Five Things I Enjoy About Motherhood

  1. On a hard day it’s difficult to think of one thing I enjoy, let alone five, but I always love how a hug can truly change my mood and make me happy. Even on the worst day, the sincere, eager embrace of my children does it for me: the clouds pass, the brow unfurls, the smile begins.
  2. I enjoy the sense of purpose. I know that I am needed and wanted and that knowledge gives meaning to my life, regardless of anything else I may have to deal with as a woman, a wife and a human being.
  3. One of the best things about being a mother is that I have someone to love, to shower with affection, someone who right now truly belongs to me and not only wants my love, but actually needs it.
  4. The opportunity to mould a human being, to try to teach kindness, compassion, and a sense of honor. I look forward to the chance to cultivate a mind, to share the learning and the wonder, to see it all through my children’s eyes and explore the world afresh. I hope to instill in them the love of books, the respect for nature, the appreciation for beauty and peace, for words, music and art. There is so much to do and that is wonderful!
  5. I feel safe having a family of my own. This little family of my own making is like my little nest, my niche in life, the rabbit hole that I can run to when things get tough. There will always be a connection between us, no matter how much distance there is, or how much time passes. I have it with my own parents, and I look forward to having that tie with my children as they grow up and become my dear friends.

I will not tag anyone, because it seems everyone I know is doing this meme, but if you feel it suits you, consider yourself tagged.

 

Sweets

Guests always bring a gift when they come to see you. Most often it’s a cake, or traditional sweets like these, but I’ve also received a set of tea cups, a serving bowl and flowers.

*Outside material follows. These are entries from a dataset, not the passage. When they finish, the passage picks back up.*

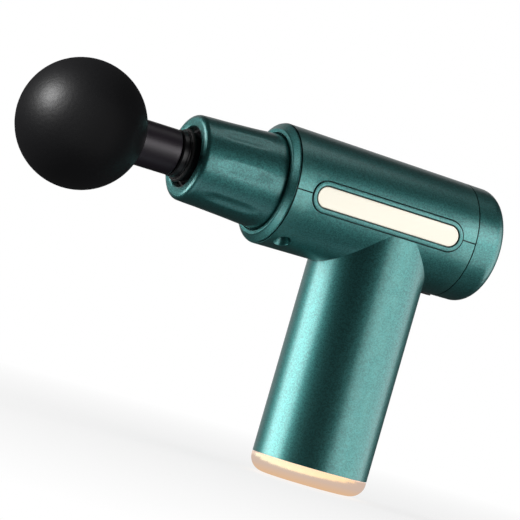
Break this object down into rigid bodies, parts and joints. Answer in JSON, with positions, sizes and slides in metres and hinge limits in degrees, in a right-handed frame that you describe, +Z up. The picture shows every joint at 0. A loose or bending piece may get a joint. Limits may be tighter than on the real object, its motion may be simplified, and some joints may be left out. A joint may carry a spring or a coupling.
{
  "type": "massage gun",
  "caption": "Hand-held massage gun: round teal barrel over a round handle, fluted nose, plug-in black foam ball head, crank-driven plunger, ivory side strips and champagne base cap.",
  "frame": {"origin": "centre of the handle's flat base", "axes": "+Z up the handle, -X along the barrel towards the massage head, +Y to the user's right"},
  "size_m": [0.191, 0.0466, 0.1246],
  "materials": {
    "teal_paint": "satin metallic teal paint with fine flake over moulded plastic",
    "ivory": "smooth ivory insert, softly glossy",
    "champagne": "champagne gold metallic lacquer",
    "black_foam": "dense black foam with a fine closed-cell grain",
    "black_plastic": "black moulded plastic, satin",
    "dark_plastic": "dark grey glass-filled nylon",
    "white_plastic": "natural white moulded plastic",
    "clear_plastic": "clear light guide",
    "black_rubber": "matt black rubber",
    "steel": "bright plated steel",
    "nickel": "nickel plate",
    "laminated_steel": "dull steel",
    "zinc": "die-cast zinc",
    "aluminium": "bead-blasted aluminium",
    "brass": "bare brass",
    "bush_bronze": "oil-filled sintered bronze",
    "copper_wire": "enamelled copper wire",
    "battery_sleeve": "blue plastic sleeve over a steel can",
    "circuit_board": "green solder mask",
    "lead_sleeve": "silicone wire sleeve"
  },
  "bodies": {
    "housing": {"upper_shell": "teal_paint", "lower_shell": "teal_paint", "front_ring": "teal_paint", "nose_sleeve": "teal_paint", "mouth_bush": "black_plastic", "rear_cap": "teal_paint", "screw_plug": "black_rubber", "rear_cap_screw": "steel", "shell_screws": "steel", "left_bezel": "teal_paint", "right_bezel": "teal_paint", "left_strip": "ivory", "right_strip": "ivory", "bottom_cap": "champagne", "usb_socket": "steel", "charge_board": "circuit_board", "charge_board_screws": "steel", "battery_cells": "battery_sleeve", "cell_holder_bottom": "white_plastic", "cell_holder_top": "white_plastic", "cell_links": "nickel", "motor_bracket": "aluminium", "rubber_mounts": "black_rubber", "bracket_screws": "steel", "guide_cylinder": "dark_plastic", "guide_screws": "steel", "guide_bushes": "bush_bronze", "motor_base": "aluminium", "motor_screws": "steel", "motor_stator": "laminated_steel", "motor_windings": "copper_wire", "bearing_outer_races": "steel", "tact_switch": "black_plastic", "led_light_guide": "clear_plastic", "control_board": "circuit_board", "board_parts": "black_plastic", "board_screws": "steel", "leads": "lead_sleeve"},
    "rotor": {"rotor_bell": "laminated_steel", "rotor_magnets": "nickel", "motor_shaft": "steel", "bearing_inner_races": "steel", "eccentric_wheel": "zinc", "eccentric_set_screw": "steel"},
    "bearing_cage": {"bearing_balls": "steel", "bearing_cages": "brass"},
    "plunger": {"plunger": "black_plastic", "wiper_ring": "black_rubber", "wrist_pin": "steel", "socket_liner": "white_plastic", "socket_damper": "black_rubber"},
    "rod": {"con_rod": "aluminium", "big_end_bearing": "steel", "crank_pin": "steel"},
    "head": {"massage_ball": "black_foam", "ball_core": "dark_plastic", "head_stem": "black_plastic", "stem_o_rings": "black_rubber"},
    "button": {"power_button": "teal_paint", "switch_plunger": "black_plastic"}
  },
  "joints": [
    {"name": "motor_spin", "type": "hinge", "parent": "housing", "child": "rotor", "pos_m": [0, 0, 0.1013], "axis": [0, 0, 1], "continuous": true},
    {"name": "cage_spin", "type": "hinge", "parent": "housing", "child": "bearing_cage", "pos_m": [0, 0, 0.1013], "axis": [0, 0, 1], "continuous": true},
    {"name": "plunger_stroke", "type": "slide", "parent": "housing", "child": "plunger", "axis": [-1, 0, 0], "range_m": [0, 0.008]},
    {"name": "rod_swing", "type": "hinge", "parent": "plunger", "child": "rod", "pos_m": [-0.028, 0, 0.1013], "axis": [0, 0, 1], "range_deg": [-7.2, 7.2]},
    {"name": "head_pull", "type": "slide", "parent": "plunger", "child": "head", "axis": [-1, 0, 0], "range_m": [0, 0.025]},
    {"name": "button_press", "type": "slide", "parent": "housing", "child": "button", "axis": [-1, 0, 0], "range_m": [0, 0.0005]}
  ],
  "couplings": [
    {"joint": "cage_spin", "follows": "motor_spin", "ratio": 0.4091}
  ]
}
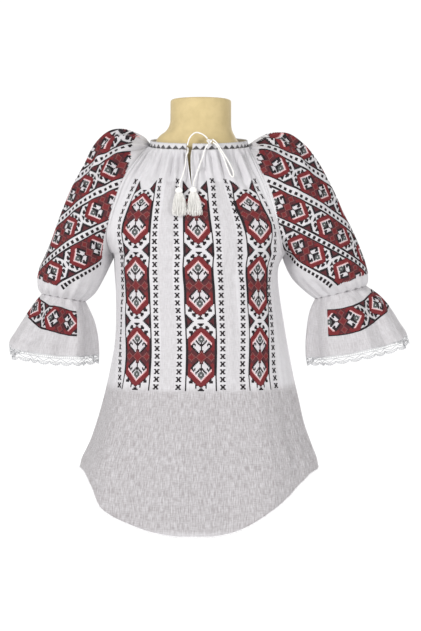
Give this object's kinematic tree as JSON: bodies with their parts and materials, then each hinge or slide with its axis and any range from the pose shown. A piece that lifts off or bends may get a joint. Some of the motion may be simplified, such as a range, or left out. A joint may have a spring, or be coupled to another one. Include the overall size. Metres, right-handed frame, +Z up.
{
  "type": "romanian ie blouse on a dress form",
  "caption": "Raglan folk blouse gathered into a neck band, tied with a tasselled cord, with full sleeves, cuff flounces and lace, worn by a limbless dress form on a low foot",
  "frame": {"origin": "centre of the underside of the form's foot, mount base_rest", "axes": "+Z up along the form, +X towards the viewer's right when the blouse is seen from the front, and -Y out of the blouse's front"},
  "size_m": [0.7557, 0.287, 0.81],
  "materials": {
    "white_cotton": "matte slubby cotton, cross-stitched in red and black where it is embroidered",
    "white_lace": "matte crocheted cotton",
    "band_cotton": "matte cotton band with a row of dark stitches",
    "cream_cord": "twisted cotton thread",
    "beige_form": "smooth, softly shiny",
    "foot": "dark, matte"
  },
  "bodies": {
    "root": {"blouse_front": "white_cotton", "blouse_back": "white_cotton", "sleeve_left": "white_cotton", "sleeve_right": "white_cotton", "flounce_left": "white_cotton", "flounce_right": "white_cotton", "lace_left_front": "white_lace", "lace_left_back": "white_lace", "lace_right_front": "white_lace", "lace_right_back": "white_lace", "neck_band": "band_cotton", "drawstring_arch": "cream_cord", "drawstring_bow": "cream_cord", "drawstring_tail_left": "cream_cord", "drawstring_tail_right": "cream_cord", "bow_knot": "cream_cord", "tassel_left": "cream_cord", "tassel_right": "cream_cord", "dress_form": "beige_form", "form_base": "foot"}
  },
  "joints": []
}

_______________________________________________________________

I recently realized that I write relatively little about Pakistan. There is so much out there about the politics, the chaos and conflict that are part of this vast country that I lack the inclination to join a rather unpleasant discourse. Also, in spite of the fact that I live here, the truth is that I remain on the sidelines of daily life. I stay home with my children, and partly by necessity and partly by choice, I am only an observer.

Nevertheless, the Pakistan that I see is different from what is shown on the news, and perhaps the mundane and unremarkable is no less important because it brings everything, the drone attacks, the terrorist ambushes and the political protests back to the human level. That is why I want to send out a postcard every now and then, about what is like to lead a normal life in Pakistan. A life where the most exciting thing to happen in any given day is finding yellow ranunculus at the nursery, or getting an inch of rain in the middle of the night.

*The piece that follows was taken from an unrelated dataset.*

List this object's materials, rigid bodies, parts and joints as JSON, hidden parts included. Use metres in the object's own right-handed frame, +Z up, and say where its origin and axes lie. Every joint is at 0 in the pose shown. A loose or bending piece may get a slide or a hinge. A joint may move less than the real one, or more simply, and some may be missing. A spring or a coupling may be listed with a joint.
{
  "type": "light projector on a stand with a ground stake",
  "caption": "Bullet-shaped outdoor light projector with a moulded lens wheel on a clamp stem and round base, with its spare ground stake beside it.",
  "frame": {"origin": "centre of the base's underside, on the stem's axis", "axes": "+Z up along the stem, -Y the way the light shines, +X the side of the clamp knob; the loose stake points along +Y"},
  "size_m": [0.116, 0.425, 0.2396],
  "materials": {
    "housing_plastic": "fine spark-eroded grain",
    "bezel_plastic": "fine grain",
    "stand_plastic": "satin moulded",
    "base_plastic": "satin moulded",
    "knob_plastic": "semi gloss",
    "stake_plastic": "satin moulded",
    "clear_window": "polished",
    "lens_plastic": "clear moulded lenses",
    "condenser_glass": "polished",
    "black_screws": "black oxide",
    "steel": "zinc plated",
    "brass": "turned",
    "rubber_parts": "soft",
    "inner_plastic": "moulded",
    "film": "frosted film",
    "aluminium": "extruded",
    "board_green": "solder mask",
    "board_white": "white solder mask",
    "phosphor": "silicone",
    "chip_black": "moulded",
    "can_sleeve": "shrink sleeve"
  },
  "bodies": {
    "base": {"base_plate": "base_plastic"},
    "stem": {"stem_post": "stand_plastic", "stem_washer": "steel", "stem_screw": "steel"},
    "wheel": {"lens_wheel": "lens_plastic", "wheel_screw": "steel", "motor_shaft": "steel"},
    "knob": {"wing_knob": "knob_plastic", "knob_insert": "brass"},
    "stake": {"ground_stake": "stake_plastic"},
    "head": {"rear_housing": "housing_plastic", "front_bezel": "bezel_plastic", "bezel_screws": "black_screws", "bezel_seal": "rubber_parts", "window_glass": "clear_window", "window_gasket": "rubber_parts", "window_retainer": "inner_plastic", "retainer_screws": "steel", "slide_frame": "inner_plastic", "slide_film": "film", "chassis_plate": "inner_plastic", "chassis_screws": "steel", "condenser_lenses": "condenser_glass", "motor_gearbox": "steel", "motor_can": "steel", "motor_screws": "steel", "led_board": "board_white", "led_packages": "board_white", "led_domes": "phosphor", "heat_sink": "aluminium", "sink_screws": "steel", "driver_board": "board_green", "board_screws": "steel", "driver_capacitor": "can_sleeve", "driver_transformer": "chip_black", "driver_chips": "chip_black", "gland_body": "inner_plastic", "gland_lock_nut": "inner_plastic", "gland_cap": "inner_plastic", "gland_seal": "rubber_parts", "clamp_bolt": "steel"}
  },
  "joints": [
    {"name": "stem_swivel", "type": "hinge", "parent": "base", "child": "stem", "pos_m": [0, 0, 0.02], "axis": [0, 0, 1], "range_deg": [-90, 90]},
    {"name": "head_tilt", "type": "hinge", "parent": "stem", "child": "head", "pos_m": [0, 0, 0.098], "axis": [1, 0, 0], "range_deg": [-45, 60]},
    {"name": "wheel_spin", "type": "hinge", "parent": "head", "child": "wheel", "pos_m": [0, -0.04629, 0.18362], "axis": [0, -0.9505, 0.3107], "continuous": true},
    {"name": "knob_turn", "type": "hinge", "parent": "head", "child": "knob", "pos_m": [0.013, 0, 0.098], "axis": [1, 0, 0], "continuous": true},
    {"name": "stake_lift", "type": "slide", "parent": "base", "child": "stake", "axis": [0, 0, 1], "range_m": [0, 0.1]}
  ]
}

It’s not all beards and bullets, and life can be surprisingly pleasant. Cruelty has not yet taken everything away. When I think about the ordinary people of Pakistan, the ladies that go to the market every day, the construction workers who huddle over their tea at midday, or the children playing cricket on the street, I am sad and angry because their suffering means nothing to those who would hijack the country. I grieve for the present marred by hatred, and for a future that may never be.

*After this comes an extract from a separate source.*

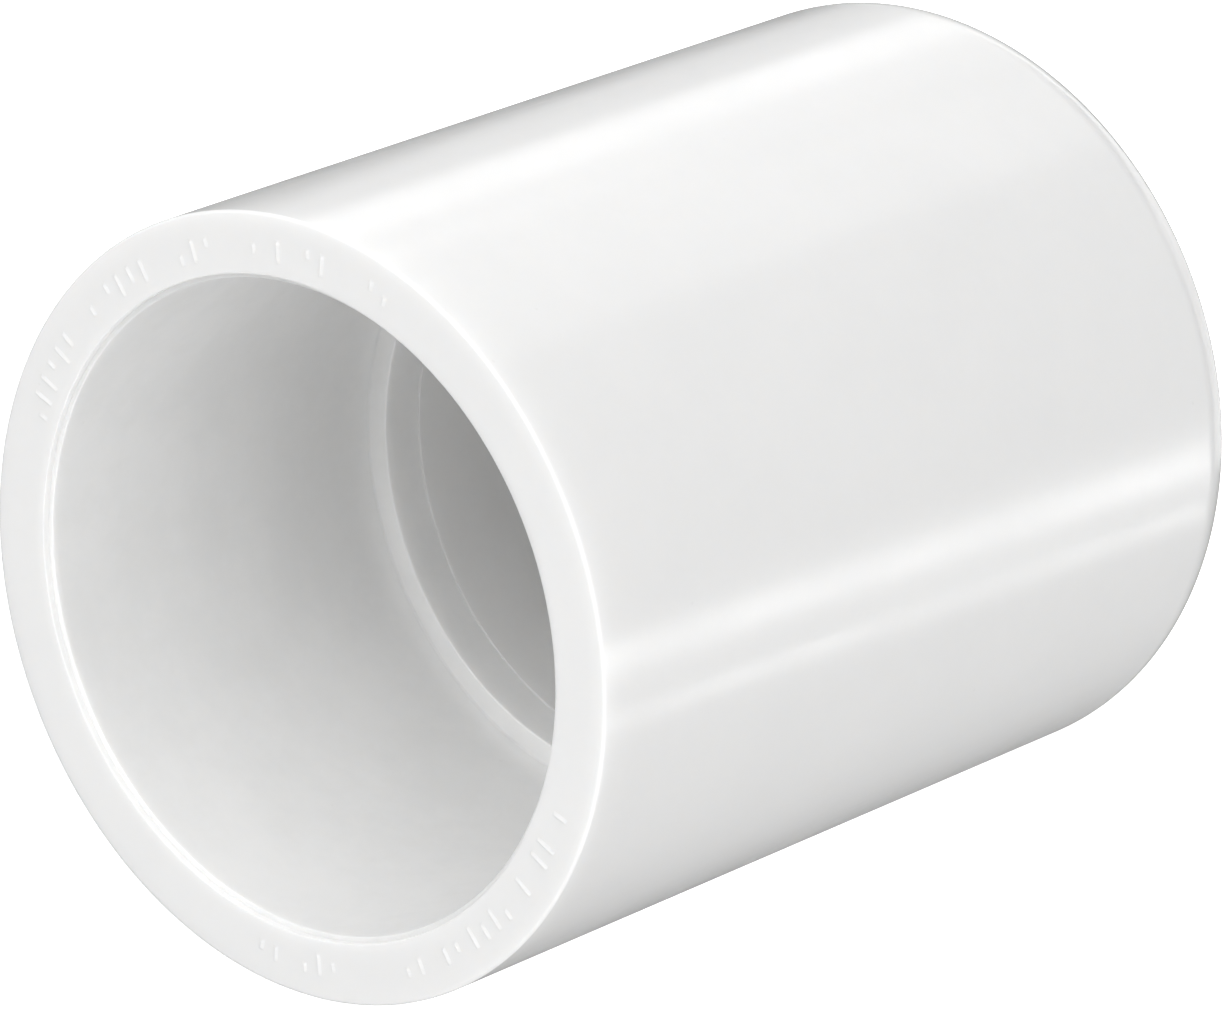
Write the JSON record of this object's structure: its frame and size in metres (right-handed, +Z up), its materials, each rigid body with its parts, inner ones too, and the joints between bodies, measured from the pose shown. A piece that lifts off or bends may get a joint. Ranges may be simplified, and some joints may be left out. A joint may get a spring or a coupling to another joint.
{
  "type": "pipe cap",
  "caption": "Slip cap that closes the end of a plastic pressure pipe, with a tapered solvent-weld socket, a stop shoulder and a rounded closed end.",
  "frame": {"origin": "centre of the socket's mouth, in the plane of the rim face", "axes": "+Y along the cap's axis from the open mouth to the closed end, +Z up with the cap lying on its side, +X to the right when looking into the mouth"},
  "size_m": [0.0406, 0.0508, 0.0406],
  "materials": {
    "pvc": "semi-gloss moulded rigid PVC"
  },
  "bodies": {
    "root": {"cap_body": "pvc"}
  },
  "joints": []
}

I am a foreigner in Pakistan, and I admit that most of the time I feel that I don’t belong. Were it not for my husband I would not be here, but as I am I decided long ago that my happiness was to be my own responsibility. 

Very slowly my respect for this country has turned into affection, and the people I see around me who struggle every day to have a decent life in the face of many obstacles have touched my heart and earned my admiration. They are the people I see when I think of Pakistan. The images I will take with me when we leave (as we will, eventually) are not the angry faces distorted by hate, but the soulful stare of a laborer after a hot day in the sun, or the sight of a woman carrying a stack of fodder on her head, her small children walking slowly ahead.